Someone attending a breakfast at the Dooley household the day of that year’s game with Georgia Tech mentioned to the former coach that John, a lifelong Dawgs fan, was having a rough time after having part of a leg amputated.

John remembers: “A few days later, I received a package via FedEx that contained an autographed copy of Barbara’s autobiography, a signed photo from UGA V, complete with a paw print, and a very personal note from Coach Dooley to me, along with a game ball signed by both teams.”

That’s the kind of man Dooley was.

After I started writing the Junkyard Blawg, I was fortunate to have several occasions to interact with him. I remember one phone conversation, in connection with a children’s book he’d written, and the subject of my son Bill being a history major at UGA came up. Dooley loved history, and we talked about that for quite a while.

Another time, I emailed him for a column I was doing about the fact that, when he came up with the power-G football helmet patterned after Green Bay’s, some consideration was given to a white version. A asked about that, and he responded, explaining that “we were experimenting with different helmet colors at the time, though I was always in favor of the red helmet and decided on the combination of black on white on red, described by a very noted person as the ‘most harmonious colors in existence.”’

Even in recent years, he’d graciously answer my questions when I contacted him, even if they were a little out of the ordinary, as when I sought to find out his favorite place to eat for an article I did for the AJC about Athens dining (he said his favorite place was “Barbara’s kitchen,” though he added that, when she was out of town, he loved the filet and lobster at Longhorn).

My most recent interaction with the coach was when I wrote that 2019 Blawg about his legacy, in anticipation of the field at Sanford Stadium being named for him. I noted that one of Georgia fans’ favorite aspects of the Dooley legend was his ability to build up the most modest of upcoming opponents.

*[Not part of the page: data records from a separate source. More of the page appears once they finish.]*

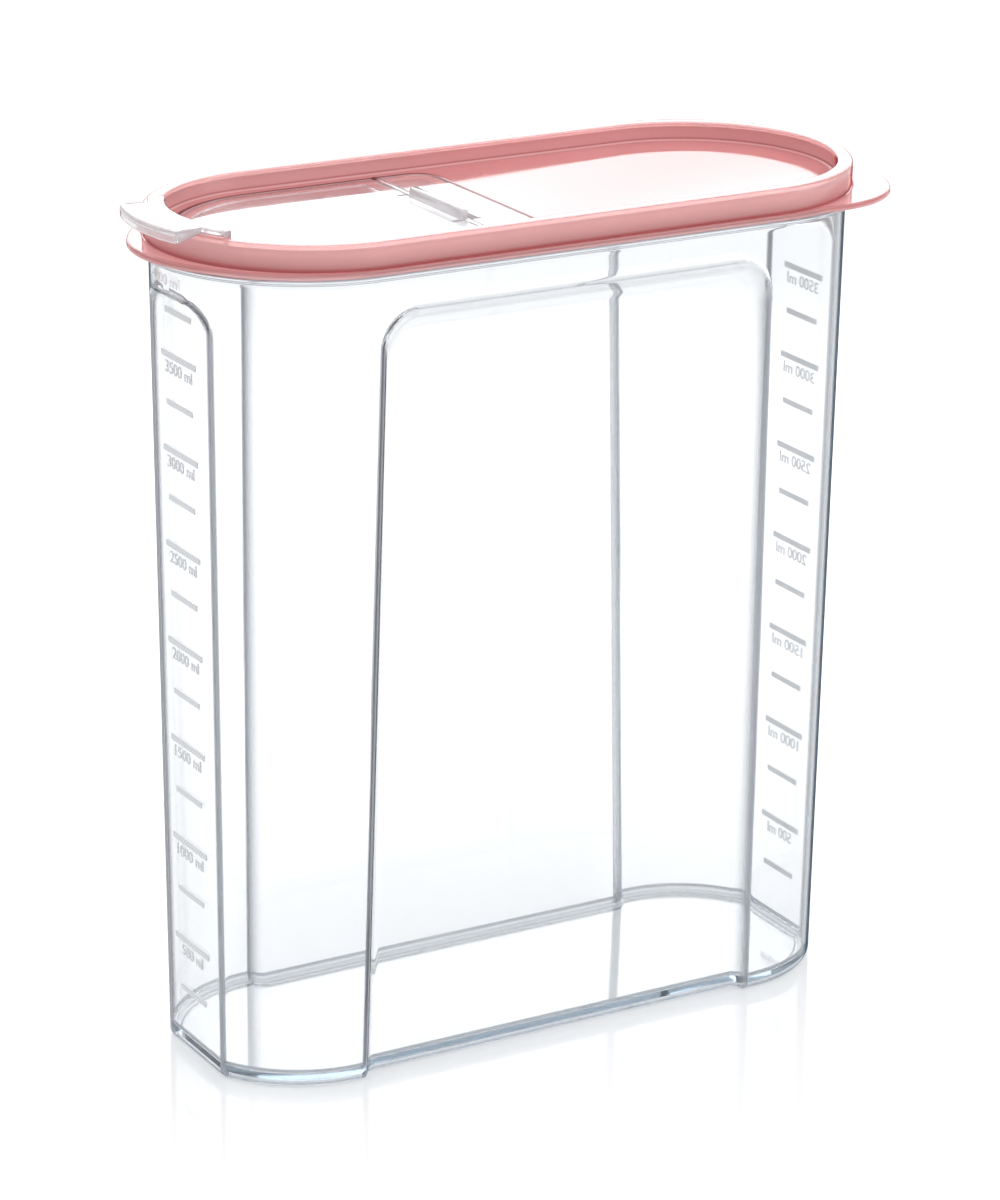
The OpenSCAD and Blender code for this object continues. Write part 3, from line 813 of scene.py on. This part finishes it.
def build_graduations():
    g = Graduations()
    levels = list(GRADUATIONS.values())
    for side in (-1, 1):
        for volume, z in GRADUATIONS.items():
            g.bar(side, LONG_BAR[side], z, LONG_HALF)
            g.figure(side, f"{volume} ml", 17.6 if volume > 999 else 14.0, 3.7, z - 1.9)
        short = [LOWEST_BAR] + [(a + c) / 2 for a, c in zip(levels, levels[1:])]
        if side < 0:
            # only the left-hand panel shows anything above the last volume
            first = len(g.faces)
            g.figure(side, "4000 ml", 17.6, 3.3, 251.2)
            faint = range(first, len(g.faces))
            short.append(HIGHEST_BAR)
        for z in short:
            g.bar(side, SHORT_BAR[side], z, SHORT_HALF)
    # the right-hand panel's faces take the paler copy, with painted light
    mats = [1 if k in faint else 2 if g.verts[f[0]][0] > 0 else 0 for k, f in enumerate(g.faces)]
    new_object("graduations", g.verts, g.faces, "container", [RELIEF, FAINT, RELIEF_PAINTED_PALE], mats, angle=30)


# ------------------------------------------------------------------ stage
def build_stage():
    mesh = bpy.data.meshes.new("floor")
    s = 12
    mesh.from_pydata([(-s, -s, 0), (s, -s, 0), (s, s, 0), (-s, s, 0)], [], [(0, 1, 2, 3)])
    floor = bpy.data.objects.new("floor", mesh)
    scene.collection.objects.link(floor)
    floor.location.z = -0.0002
    mat, nt, out, bsdf = material("pale_floor")
    tone = ramp(nt, noise(nt, 3, 3, 0.5, object_coord(nt)),
                [(0.3, (0.86, 0.865, 0.87)), (0.7, (0.875, 0.88, 0.885))])
    nt.links.new(tone, bsdf.inputs["Base Color"])
    bsdf.inputs["Roughness"].default_value = 0.1
    bsdf.inputs["Specular IOR Level"].default_value = 0.25
    nt.links.new(bsdf.outputs["BSDF"], out.inputs["Surface"])
    mesh.materials.append(mat)


def area(name, location, target, size, power):
    light = bpy.data.lights.new(name, "AREA")
    light.shape = "RECTANGLE"
    light.size, light.size_y = size
    light.energy = power
    obj = bpy.data.objects.new(name, light)
    scene.collection.objects.link(obj)
    obj.location = location
    obj.rotation_mode = "QUATERNION"
    obj.rotation_quaternion = (Vector(target) - Vector(location)).to_track_quat("-Z", "Y")
    obj.visible_camera = False


def build_lights():
    """A pale studio, brightest overhead and on the wall behind the object, and three soft panels."""
    world = bpy.data.worlds.new("studio")
    scene.world = world
    world.use_nodes = True
    nt = world.node_tree
    nt.nodes.clear()
    out = nt.nodes.new("ShaderNodeOutputWorld")
    back = nt.nodes.new("ShaderNodeBackground")
    coord = nt.nodes.new("ShaderNodeTexCoord").outputs["Generated"]
    sep = nt.nodes.new("ShaderNodeSeparateXYZ")
    nt.links.new(coord, sep.inputs[0])
    sky = ramp(nt, sep.outputs["Z"], [(0.0, (0.52, 0.54, 0.57)), (0.22, (0.62, 0.64, 0.67)),
                                      (0.5, (0.95, 0.96, 0.97)), (1.0, 1)])
    ahead = nt.nodes.new("ShaderNodeVectorMath")
    ahead.operation = "DOT_PRODUCT"
    ahead.inputs[1].default_value = (0.503, 0.864, 0.0)
    nt.links.new(coord, ahead.inputs[0])
    wall = ramp(nt, ahead.outputs["Value"], [(0.55, 0), (0.85, 1)])
    nt.links.new(mix_colours(nt, "LIGHTEN", sky, wall), back.inputs["Color"])
    back.inputs["Strength"].default_value = 0.95
    nt.links.new(back.outputs[0], out.inputs[0])
    area("back_panel", (1.35, 2.3, 1.35), (0, 0, 0.2), (3.2, 1.6), 34)
    area("overhead", (0.2, 0.3, 2.6), (0, 0, 0.1), (2.6, 2.6), 14)
    area("key_right", (2.0, -1.8, 1.5), (0, 0, 0.15), (1.6, 1.6), 12)


scene.view_settings.view_transform = "Standard"
# enough for light to cross both walls of the bin and of the cover, and to be reflected along their edges
scene.cycles.max_bounces = 20
scene.cycles.transmission_bounces = 20
scene.cycles.glossy_bounces = 16

add_camera()
build_container()
build_lid()
build_cover()
build_plate()
build_graduations()
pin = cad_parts["hinge_pin"]
pin.data.materials.clear()
pin.data.materials.append(CLEAR_COVER)
build_stage()
build_lights()
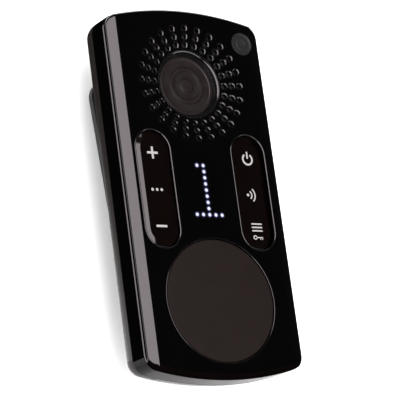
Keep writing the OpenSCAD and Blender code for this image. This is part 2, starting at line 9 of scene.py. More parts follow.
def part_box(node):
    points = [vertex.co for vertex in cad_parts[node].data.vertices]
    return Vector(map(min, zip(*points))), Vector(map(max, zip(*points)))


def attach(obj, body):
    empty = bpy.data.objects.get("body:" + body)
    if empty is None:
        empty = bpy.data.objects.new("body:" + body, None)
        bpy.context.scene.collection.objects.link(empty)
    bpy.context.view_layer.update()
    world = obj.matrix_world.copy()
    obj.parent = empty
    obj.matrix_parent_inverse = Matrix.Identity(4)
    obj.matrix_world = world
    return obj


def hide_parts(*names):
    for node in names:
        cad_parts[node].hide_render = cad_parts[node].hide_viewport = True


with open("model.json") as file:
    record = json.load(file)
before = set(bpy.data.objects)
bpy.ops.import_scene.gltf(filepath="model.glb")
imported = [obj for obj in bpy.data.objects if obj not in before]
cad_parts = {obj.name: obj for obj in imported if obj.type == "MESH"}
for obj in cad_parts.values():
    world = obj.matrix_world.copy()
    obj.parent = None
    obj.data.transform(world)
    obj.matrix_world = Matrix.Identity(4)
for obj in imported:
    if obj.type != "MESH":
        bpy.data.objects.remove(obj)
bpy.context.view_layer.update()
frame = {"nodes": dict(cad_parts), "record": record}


# ------------------------------------------------------------------ measures
def bx(node):
    lo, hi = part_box(node)
    return [c * 1000 for c in lo], [c * 1000 for c in hi]


def size_of(node, axis):
    lo, hi = bx(node)
    return hi[axis] - lo[axis]


def mid_of(node):
    lo, hi = bx(node)
    return [(a + b) / 2 for a, b in zip(lo, hi)]


BACK = bx("back_cover")[0][2]                  # back plane
FACE = bx("front_panel")[1][2]                 # front plane
HW, HL = bx("mid_housing")[1][0], bx("mid_housing")[1][1]
ZPAN = bx("mid_housing")[1][2]                 # top of the middle shell
ZPART = bx("mid_housing")[0][2]                # parting line (posts reach lower)
ZPART = BACK + 7.1
PHW, PHL = bx("front_panel")[1][0], bx("front_panel")[1][1]
ZDECK = ZPAN - 1.2
END_R, CORNER, WALL = 95.0, 4.6, 1.7
SPK = (mid_of("speaker_badge")[0], mid_of("speaker_badge")[1])
PTT = (mid_of("ptt_button")[0], mid_of("ptt_button")[1])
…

I asked him whether there was any validity to the oft-told story that he praised some upcoming opponent’s “long snapper.” (Most versions of the story cite William & Mary).

His answer: “Bill, in evaluating teams through the years prior to playing them, I have often found excellence in a particular individual or a particular phase of the game though the team might not be up to par. I recall commenting one time on a terrific punter that Vandy had. I also recall admiring and commenting on Oregon State’s onside kicking scheme that, incidentally, we later adopted. While I don’t recall it specifically, I could have very easily admired the snapping ability of the William and Mary specialist. Vince.”

That answer was so Dooleysque, and will remain one of my favorite memories of him.

Jason Hasty, the athletics history specialist at UGA’s Hargrett Library, has another.

One morning several years ago, Jason told me, he and the former coach sat in Dooley’s living room and talked about some of the personalities he’d known during his career.

Said Jason: “At the time, I was struck by how insightful Coach was in his assessments of all that we talked about, but also how funny he was in describing certain situations and people. I don’t think that Coach got enough credit for his incredibly sharp and intelligent sense of humor, for sure.

“It’s a memory that might not sound like much, but to this day — and for the rest of my life — I’ll enjoy the memory of simply sitting with Coach Dooley in his living room and just talking.”

All his many accomplishments at UGA aside, that’s the sort of lasting impact Vince Dooley had on a couple of generations of Georgia Bulldogs fans.